We have also run webinar workshops on our certification programs (Chartered IT Professional NZ and Certified Technologist) and these have also been very popular.

Members vs Non-Members

We made the early decision to open these webinars up to members and non-members alike, free to everyone. While we normally either provide events to members only or charge a larger fee for non-member attendance, we thought we’d use the opportunity to try to reach a larger audience with these webinars.

The strategy has worked and we’ve seen an increase in members over the lockdown as more people in our sector are exposed to our organisation and see us as relevant.

A Note on Zoom

You’ll notice that we use Zoom for much of this and it has certainly had its share of issues over the last few weeks. We were as concerned as anyone about the issues uncovered, but also the potential reputational issues associated with using it as a professional body. 

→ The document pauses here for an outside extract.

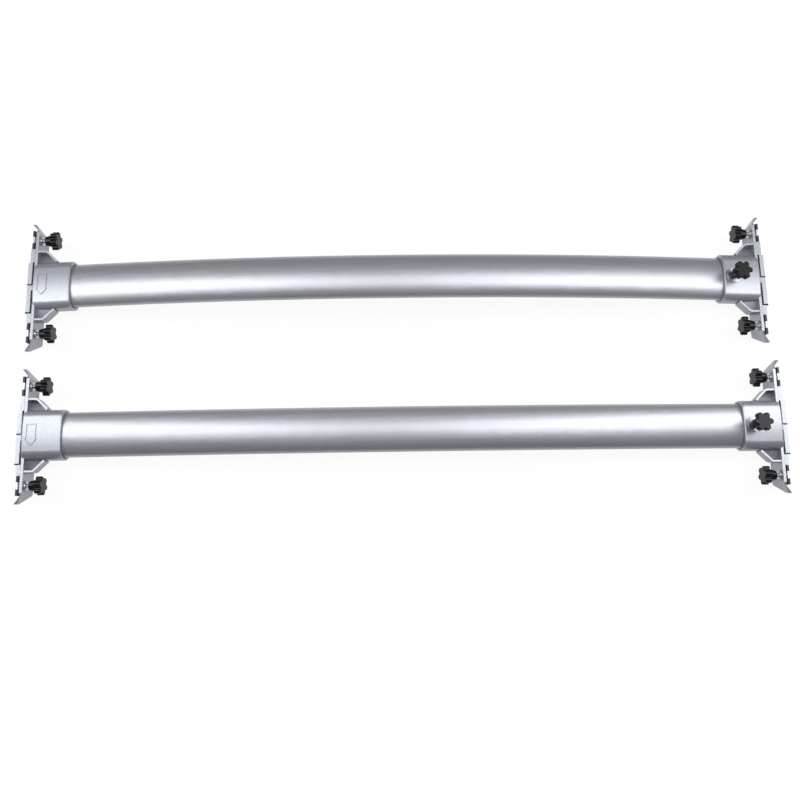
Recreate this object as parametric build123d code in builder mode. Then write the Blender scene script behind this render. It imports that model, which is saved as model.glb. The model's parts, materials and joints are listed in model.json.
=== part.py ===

This was also weighed up against the fact that it is arguably the best tool for these sorts of things – and while we evaluated a few others, none offered the feature-set we needed.

As with everything security-related, our “use case” was the core issue here. While we wouldn’t recommend highly confidential activities are conducted over Zoom (or others for that matter), after taking advice from security experts it was determined that there was no significant risk for our use cases – given the webinars were public anyway.

This is also covered in the Cybersecurity webinar with Dr Elf Eldridge linked to above.

In Summary

We feel we’ve been fairly successful in providing opportunities for our members to still feel engaged with their professional community during lockdown. This isn’t to say our approach was better than any other or would even work in other markets. But one of the great things about IFIP is it provides us all the ability to share our learnings, and the approach above has really worked for us. We’re looking forward to hearing what has worked for you.

The takeaway is that, even in the most unforeseen and difficult circumstances, professional bodies have the ability to connect and engage with members using everyday tools. It doesn’t have to be complicated, but it can make a huge difference to our communities.